Elasticsearch Elasticsearch Index API

By Opster Team

Updated: Jun 22, 2023

| 2 min read

Elasticsearch Index API: Advanced Usage and Best Practices

The Elasticsearch Index API is a crucial component for managing data within your cluster. This article will delve into advanced usage and best practices for optimizing the performance and reliability of your Elasticsearch environment. If you want to learn more about the concept of Elasticsearch indeces and how to create, list, query and delete them, check out this guide.  

1. Bulk Indexing

When indexing multiple documents, it’s more efficient to use the Bulk API instead of individual Index API calls.

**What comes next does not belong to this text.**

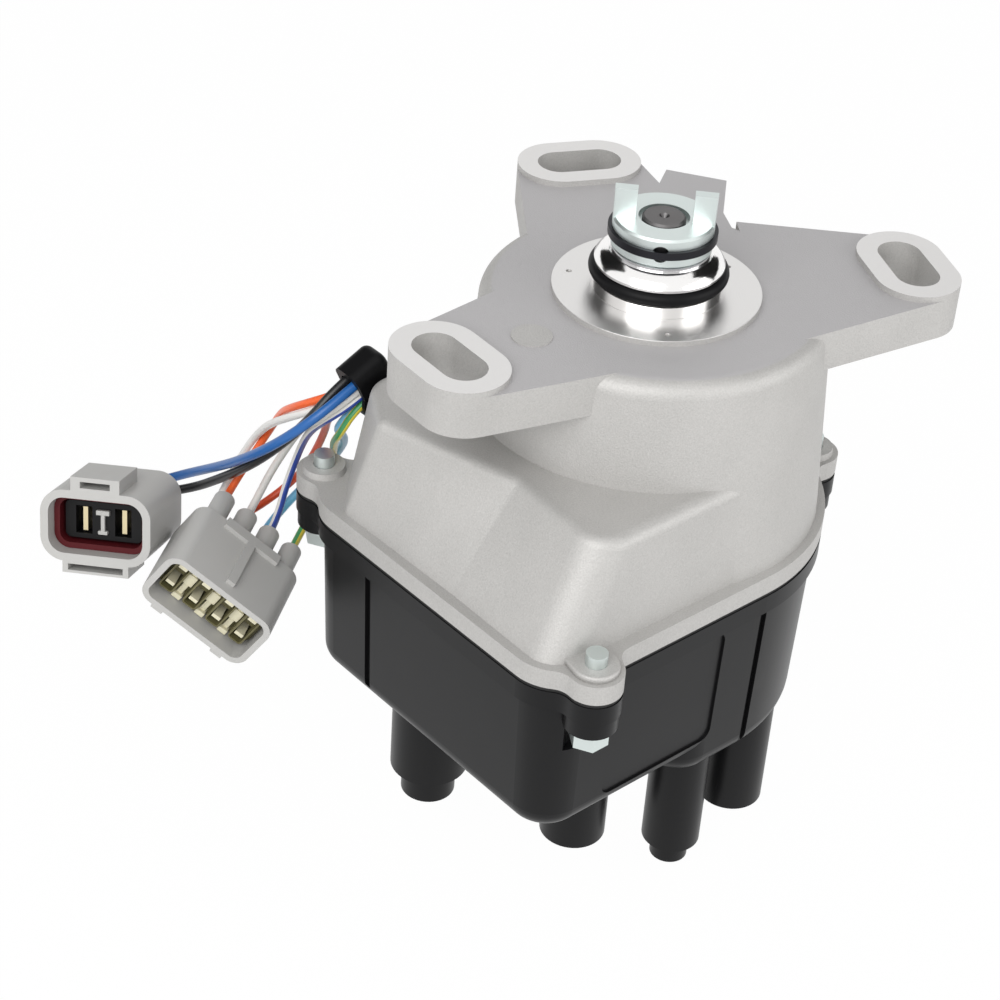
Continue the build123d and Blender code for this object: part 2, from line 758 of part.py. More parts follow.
# Pickups: a moulded body under the ceiling with a steel pole beside its wheel
pickup_poles = []
pickup_screws = []
for name, angle, (wheel_name, top, teeth) in zip(pickup_names, pickup_angles, trigger_wheels):
    foot = top - wheel_thickness - pickup_overhang
    seat_plane = Plane(
        origin=(0, 0, ceiling_z), x_dir=(cos(radians(angle)), sin(radians(angle)), 0), z_dir=(0, 0, -1)
    )
    inner = wheel_radius + air_gap + pole_length
    with BuildPart() as pickup:
        with BuildSketch(seat_plane):
            with Locations((inner, 0)):
                RectangleRounded(pickup_depth, pickup_width, 1.5, align=(Align.MIN, Align.CENTER))
        extrude(amount=ceiling_z - foot)
        with BuildSketch(seat_plane):
            with Locations(((inner + pickup_reach) / 2, 0)):
                SlotOverall(pickup_flange_length, pickup_flange_width, rotation=90)
        extrude(amount=pickup_flange_thickness)
        with BuildSketch(seat_plane):
            middle = (inner + pickup_reach) / 2
            with Locations((middle, pickup_screw_offset), (middle, -pickup_screw_offset)):
                Circle(pickup_screw_radius + seat_gap)
        extrude(amount=pickup_flange_thickness, mode=Mode.SUBTRACT)
    finish(name, pickup.part)
    pole_plane = Plane(
        origin=(0, 0, top - wheel_thickness / 2),
        x_dir=(0, 0, 1),
        z_dir=(cos(radians(angle)), sin(radians(angle)), 0),
    )
    with BuildPart() as pole:
        with BuildSketch(pole_plane.offset(wheel_radius + air_gap)):
            Rectangle(wheel_thickness, pole_width)
        extrude(amount=pole_length)
    pickup_poles.append(pole.part)
    with BuildPart() as screw_pair:
        with Locations(seat_plane.offset(pickup_flange_thickness)):
            middle = (inner + pickup_reach) / 2
            with Locations((middle, pickup_screw_offset), (middle, -pickup_screw_offset)):
                Cylinder(pickup_screw_head_radius, pickup_screw_head_height, align=standing)
                Cylinder(pickup_screw_radius, pickup_flange_thickness, align=hanging)
    pickup_screws.append(screw_pair.part)
finish("pickup_poles", Compound(children=pickup_poles))
finish("pickup_screws", Compound(children=pickup_screws))

# Igniter module: heat sink plate against the ceiling, moulded body below it
igniter_middle = igniter_near + igniter_depth / 2
igniter_screw_x = igniter_half_width + igniter_ear_reach / 2
with BuildPart() as igniter_module:
    with BuildSketch(Plane.XY.offset(ceiling_z)):
        with Locations((0, igniter_middle)):
            RectangleRounded(2 * (igniter_half_width + igniter_ear_reach), igniter_depth, 2)
        with Locations((igniter_screw_x, igniter_middle), (-igniter_screw_x, igniter_middle)):
            Circle(pickup_screw_radius + seat_gap, mode=Mode.SUBTRACT)
    extrude(amount=-igniter_plate)
    with BuildSketch(Plane.XY.offset(ceiling_z - igniter_plate)):
        with Locations((0, igniter_middle)):
            Rectangle(2 * igniter_half_width - 1, igniter_depth - 1)
    extrude(amount=igniter_plate - igniter_height)
finish("igniter_module", igniter_module.part)

with BuildPart() as igniter_screws:
    with Locations(Plane.XY.offset(ceiling_z - igniter_plate)):
        with Locations((igniter_screw_x, igniter_middle), (-igniter_screw_x, igniter_middle)):
            Cylinder(pickup_screw_head_radius, pickup_screw_head_height, align=hanging)
            Cylinder(pickup_screw_radius, igniter_plate, align=(Align.CENTER, Align.CENTER, Align.MIN))
finish("igniter_screws", igniter_screws.part)

# Dust shield between the pickups and the rotor, cut away beside the coil
with BuildPart() as dust_shield:
    with BuildSketch(Plane.XY.offset(shield_z)):
        Circle(shield_radius)
        Circle(shield_bore, mode=Mode.SUBTRACT)
        with Locations((shield_cut_x, 0)):
            Rectangle(shield_radius, 2 * shield_radius, align=(Align.MAX, Align.CENTER), mode=Mode.SUBTRACT)
    extrude(amount=-shield_thickness)
finish("dust_shield", dust_shield.part)

# Ignition coil: moulded body with a laminated core round it
with BuildPart() as ignition_coil:
    with BuildSketch(Plane.XY.offset(coil_ear_z)):
        with Locations(coil_middle):
            RectangleRounded(coil_width, coil_length, 3)
    extrude(amount=-coil_depth)
    with BuildSketch(Plane.XY.offset(coil_ear_z)):
        with Locations(*coil_ears):
            Circle(coil_ear_radius)
        with BuildLine():
            Line(coil_ears[0], coil_ears[1])
        make_hull()
        with Locations(*coil_ears):
            Circle(coil_screw_radius + screw_gap, mode=Mode.SUBTRACT)
    extrude(amount=-coil_ear_thickness)
finish("ignition_coil", ignition_coil.part)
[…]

The Bulk API allows you to perform multiple index, update, and delete operations in a single request, reducing the overhead and improving performance.

Example:

POST /_bulk
{ "index" : { "_index" : "test", "_id" : "1" } }
{ "field1" : "value1" }
{ "index" : { "_index" : "test", "_id" : "2" } }
{ "field1" : "value2" }

2. Auto-generated IDs

When indexing a document without specifying an ID, Elasticsearch will automatically generate a unique ID for the document. Auto-generated IDs are more efficient because they are optimized for the indexing process and reduce the chance of conflicts.

Example:

POST /test/_doc
{ "field1" : "value1" }

3. Refresh Interval

By default, Elasticsearch refreshes the index every second, making new documents searchable. However, frequent refreshes can impact indexing performance. In high indexing rate scenarios, consider increasing the refresh interval to reduce the overhead.

Example:

PUT /test/_settings
{ "index" : { "refresh_interval" : "30s" } }

4. Routing

Routing allows you to control which shard a document is indexed on, based on a specific field value. This can improve query performance by reducing the number of shards queried. Use routing with caution, as it can lead to uneven shard distribution if not properly configured.

Example:

PUT /test/_doc/1?routing=user1
{ "user" : "user1", "content" : "example content" }

5. Versioning

Elasticsearch supports optimistic concurrency control using the `_version` field. When updating a document, you can specify the expected version to ensure no other process has modified the document in the meantime. If the current version doesn’t match the expected version, the update will fail.

Example:

PUT /test/_doc/1?version=2
{ "field1" : "updated value" }

6. Time-Based Indices

For time-series data, it’s recommended to use time-based indices, or data streams, which split data into smaller indices based on a time range. This allows for more efficient querying and easier management of data retention policies.

Example:

PUT /logs-2022.01.01/_doc/1
{ "@timestamp" : "2022-01-01T00:00:00", "message" : "log message" }

Conclusion 

By following these advanced practices, you can optimize the Elasticsearch Index API usage, improving the performance and reliability of your cluster.